As their noble quest takes shape, the film starts to display its role-playing origins, but Dungeons & Dragons: Honour Among Thieves comes with a generous injection of irony. Certainly there isn’t the least whiff of honour about their old cohort Forge, a con artist turned populist ruler played by Hugh Grant in plummy tones that put the RP into RPG. In a delectable reprise of his turn in Paddington 2, Grant savours every drop of faux-sincerity and scheming as he provokes a plot to depose him. “It’s not the role of government to deny the people what they crave,” he tells two wealthy donors to his cause, sounding not unlike a certain party-loving former prime minister. “Or to deny rich bastards like you the right to profit off them.” (Writers of rightwing manifestos may feel they deserve a script credit.)

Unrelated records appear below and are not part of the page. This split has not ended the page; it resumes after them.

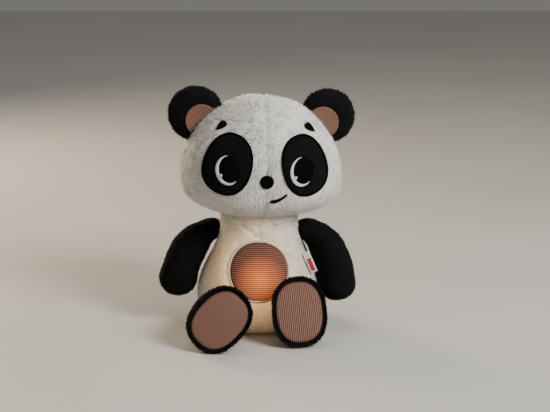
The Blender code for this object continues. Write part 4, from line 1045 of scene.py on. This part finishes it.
def body():
    """The body's plush skin with its seams and folds, open at the window and at the back, and its pile."""
    heights = [BODY_WIDEST_Z * (index / 16) ** 1.8 for index in range(16)]
    heights += [BODY_WIDEST_Z + (BODY_TOP_Z - BODY_WIDEST_Z) * index / 44 for index in range(45)]
    bm = loft([body_section(z) for z in heights], 144)

    def sewn(point):
        if point.z < 0.0015:
            return 0.0
        rise = lumps(point, 0.026, 0.0010, 8) + lumps(point, 0.010, 0.0004, 9)
        from_window = math.hypot(point.x, point.z - WINDOW_Z)
        if point.y < 0:
            rise -= groove(point.x - seam_line(point.z), 0.0014, 0.0018)
            rise -= chest_pull(point)
            reach = max(0.0, min(1.0, (LAP_FOLD_TOP - point.z) / 0.02))
            for fold, lean in LAP_FOLDS:
                rise -= groove(point.x - fold - lean * (point.z - 0.02), 0.0022, 0.0018) * reach
            rise += groove(from_window - 0.036, 0.006, 0.0012)
            rise -= groove(from_window - 0.0300, 0.0025, 0.0014)
        seam = abs(abs(point.x) - (0.0375 + 0.25 * (BODY_TOP_Z - point.z) * 0.9))
        if point.y < -0.012:
            rise -= groove(seam, 0.0011, 0.0010)
        return min(rise, 0.0014) - 0.0004

    press(bm, sewn)
    round_hole(bm, WINDOW_Z, WINDOW_RADIUS - 0.0006, True)
    round_hole(bm, BACK_OPENING_Z, BACK_OPENING_RADIUS, False, FLAP_TOP - 0.003)
    bmesh.ops.recalc_face_normals(bm, faces=bm.faces)
    skin = finish_piece(
        "body_plush", bm, "body_skin", "body", ("body_cover",), outward=False
    )
    wall = skin.modifiers.new("cloth", "SOLIDIFY")
    wall.thickness, wall.offset = 0.0018, -1

    def clear(point, out):
        from_window = math.hypot(point.x, point.z - WINDOW_Z)
        from_opening = math.hypot(point.x, point.z - BACK_OPENING_Z)
        if point.z < 0.0012 or (point.z > 0.1085 and out.z > 0.7):
            return False
        if point.y < 0 and from_window < WINDOW_RADIUS + 0.0012:
            return False
        if point.y < 0 and point.z > WINDOW_Z and abs(point.x - seam_line(point.z)) < 0.0004:
            return False
        return not (point.y > 0 and from_opening < FLAP_RADIUS - 0.001)

    grow_pile(
        "body_pile", skin, "body_pile", "body", BODY_TUFT,
        lambda point: Vector((0.6 * point.x / 0.05, 0, -1)), 41, clear,
    )


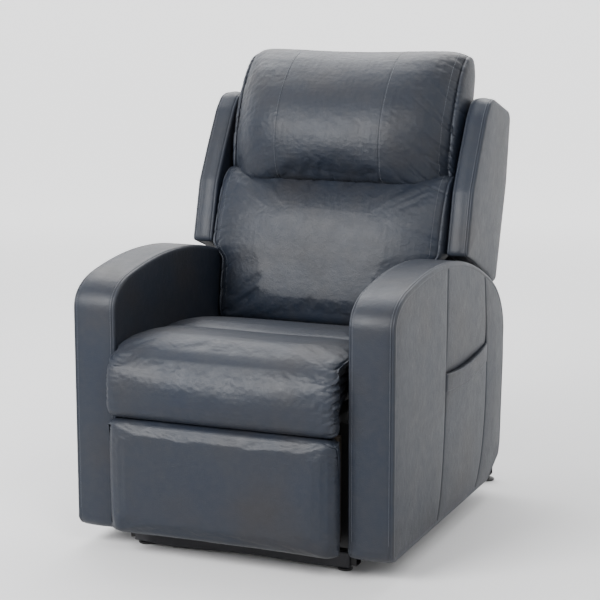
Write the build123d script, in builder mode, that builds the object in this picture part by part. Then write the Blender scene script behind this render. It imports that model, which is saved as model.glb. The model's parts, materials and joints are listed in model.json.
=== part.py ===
"""Lift recliner chair: upholstered body on a motor-driven lift base, with a footrest and reclining back.

Millimetres. The chair faces -Y, +Z is up, and the origin is on the floor under the middle of the whole
chair. Left and right are the sitter's, so left is +X. Side profiles are drawn in the YZ plane, and every
plate of the mechanism lies in its own lane, a pair of distances from the middle plane.
"""
import math
import os

from build123d import *

# ---- driving dimensions -------------------------------------------------------------------------
WIDTH = 760
ARM_FRONT = -433  # front plane of both arms
FOOTREST_FRONT = -483  # front plane of the seat roll and the closed footrest
BACK_REAR = 483  # rearmost point, at the top of the back

ARM_WIDTH = 101
ARM_OUTER = WIDTH / 2
ARM_INNER = ARM_OUTER - ARM_WIDTH
ARM_BOTTOM = 53
SEAT_HALF = 268  # half width of the seat and footrest pads
SPLIT_Z = 320  # level of the gap between seat roll and footrest

WING_OUTER = 363
WING_INNER = 303
BACK_LEAN = 15  # degrees from upright
CUSHION_HALF = 270  # half width of the lower back cushion between the arms
CUSHION_SHOULDER = 290  # its half width above the arms
SHOULDER_Z = 625  # level at which it widens
HEADREST_HALF = 283

# ---- mechanism pivots, in the side view (y, z) --------------------------------------------------
LIFT_PIVOT = (-230, 100)  # main lift link on the base
CARRIAGE_PIVOT = (90, 120)  # main lift link on the seat carriage
STAY_BASE_PIVOT = (-289.5, 107.9)
STAY_CARRIAGE_PIVOT = (-50.4, 137.3)
LIFT_MOTOR_PIVOT = (200.9, 40)
LIFT_CRANK_PIVOT = (-173.3, 189.9)
BACK_PIVOT = (150, 350)
BACK_MOTOR_PIVOT = (-120, 303.7)
BACK_CRANK_PIVOT = (205.8, 278.2)
FOOTREST_PIVOT = (-310, 305)
FOOTREST_LUG_PIVOT = (-378, 262)
FOOTREST_LINK = 190  # length of both footrest links

# ---- lanes: near and far distance of each plate from the middle plane ---------------------------
LANE_FOOT_B = (184, 190)
LANE_FOOT_A = (192, 198)
LANE_PLATE = (200, 205)
LANE_LINK = (207, 213)
LANE_BRACKET = (215, 220)
LANE_STAY = (222, 228)

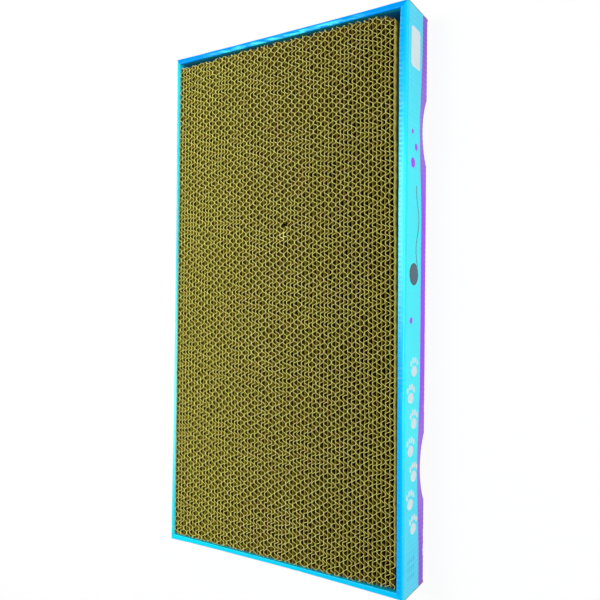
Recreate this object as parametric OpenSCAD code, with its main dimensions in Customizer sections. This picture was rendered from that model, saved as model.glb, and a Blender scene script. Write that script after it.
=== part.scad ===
// Cardboard cat scratcher: a pad of fluted board strips standing on edge, lying loose in a folded tray.
// X runs along the length, Z points up out of the pad, and the origin is the middle of the underside.

/* [Pad] */
// Number of board strips glued side by side
strip_count = 61; // [45:1:75]
// Length of each strip
strip_l = 370; // [250:1:480]
// Height of each strip, which is the depth of the pad
strip_h = 33.2; // [24:0.1:60]
// Thickness of one strip with its glue
strip_t = 3.03; // [2.6:0.01:4.2]
// Thickness of the flat paper on each side of a strip
liner_t = 0.25; // [0.15:0.01:0.35]
// Thickness of the fluted paper between the flat papers
medium_t = 0.22; // [0.15:0.01:0.3]
// Wave length of the finer fluting
fine_pitch = 6.07; // [4.5:0.01:6.5]
// Wave length of the coarser fluting
coarse_pitch = 6.85; // [6.6:0.01:9]

/* [Tray board] */
// Thickness of the printed micro-flute board
board_t = 1.2; // [0.8:0.1:1.6]
// Slack left between the two layers of the front long wall
front_slack = 2.3; // [1.8:0.1:4]
// Slack left between the two layers of the back long wall
back_slack = 1.2; // [0.6:0.1:3]
// Slack left in each end wall beside the corner flaps
end_slack = 0.1; // [0.05:0.05:1]
// Length of the corner flaps tucked into the end walls
flap_l = 68; // [30:1:80]

/* [Fit of the pad in the tray] */
// Gap between the pad and the front long wall
pad_front_gap = 2.5; // [0.3:0.1:6]
// Gap between the pad and the back long wall
pad_back_gap = 0.3; // [0.3:0.1:6]
// Gap between the pad and the left end wall
pad_left_gap = 0.3; // [0.3:0.1:6]
// Gap between the pad and the right end wall
pad_right_gap = 2.3; // [0.3:0.1:6]
// How far the pad's top lies below the rim
pad_recess = 0.6; // [0:0.1:3]

/* [Finger notches] */
// Width of a notch along the bottom edge of a long wall
notch_w = 48; // [25:1:60]
// Height of a notch in the wall
notch_h = 8; // [5:0.5:15]
// Depth of a notch in the floor panel
notch_d = 6; // [2:0.5:12]
// Distance between the centres of the two notches in a wall
notch_spacing = 224; // [80:1:300]

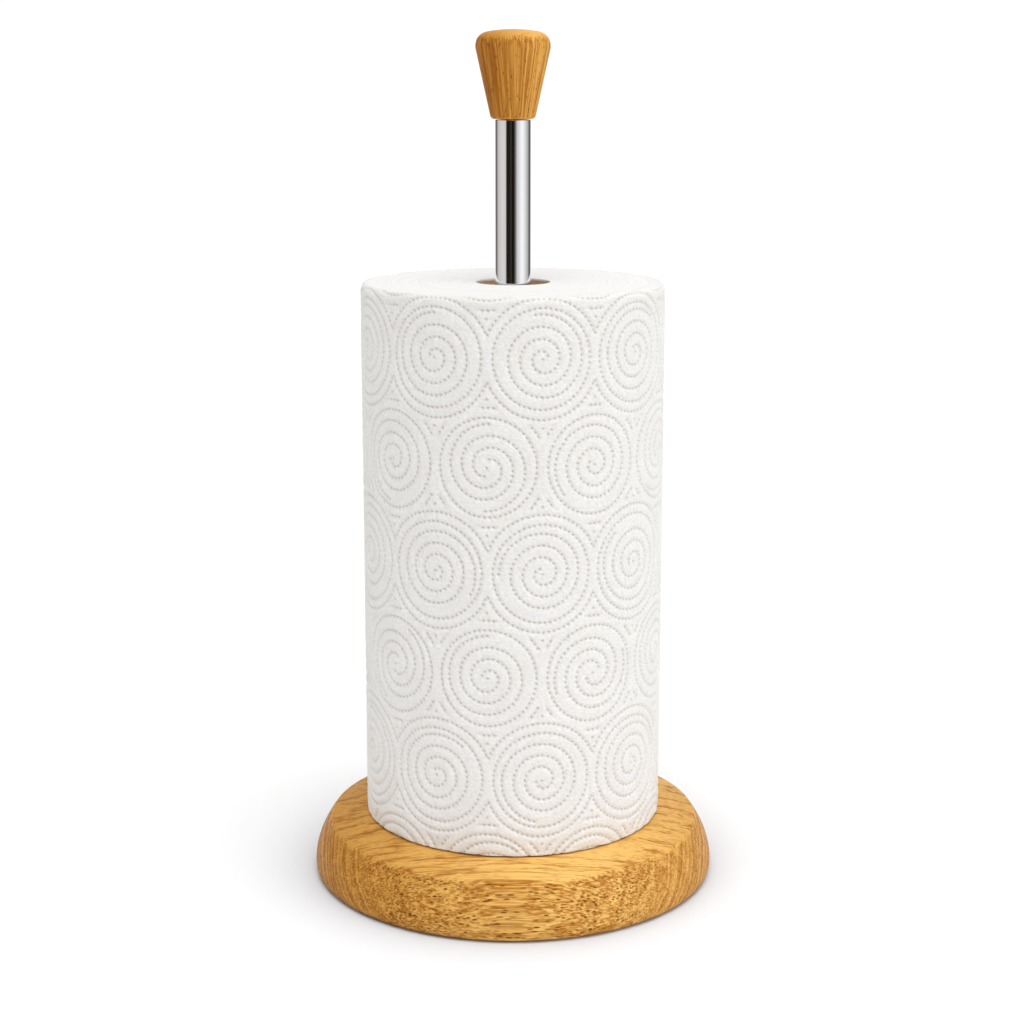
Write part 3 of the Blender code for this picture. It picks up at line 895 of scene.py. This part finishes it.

A man in medieval-style garb smiles cheesily. Behind him can be seen a suit of armour
Hugh Grant plays a populist ruler oozing faux sincerity © Aidan Monaghan

Directors Jonathan Goldstein and John Francis Daley prove adept dungeon masters, slick with the CGI wizardry but also quick to cut fight scenes mercifully short and play set pieces for laughs (witness the dragon with weight issues and the castle escape that’s more Tom and Jerry than D&D). Best of all, the writers seem allergic to portentousness, with trains of thought often derailed by plunges into comic bathos. At one point a character begins hymning a sacred burial ground on which they stand, only to be interrupted by “Has anyone got a shovel?” And there’s more than a pinch of Monty Python in the resurrection scene that follows — the dead by turns ratty, forgetful or tiresomely garrulous.

The result is a fun film that wears its ironware lightly, displaying a refreshing blast of irreverence that’s closer to The Princess Bride than, say, the grandiose recent Rings of Power series. The levity also means that when more heartfelt moments do arrive, there’s enough audience goodwill stored up to help the emotional landing stick.

Fantasy has long since ceased to be a niche market — Potter, Rings and Stranger Things have seen to that. Nevertheless, with previous D&D screen ventures mostly forgotten, Honour Among Thieves represents that rare thing: a new big-budget Hollywood franchise built almost from scratch. Paramount deserves huzzahs for taking the risk. If the box office plays along, it may just prove that sometimes it’s still worth rolling the dice — 12-sided of course.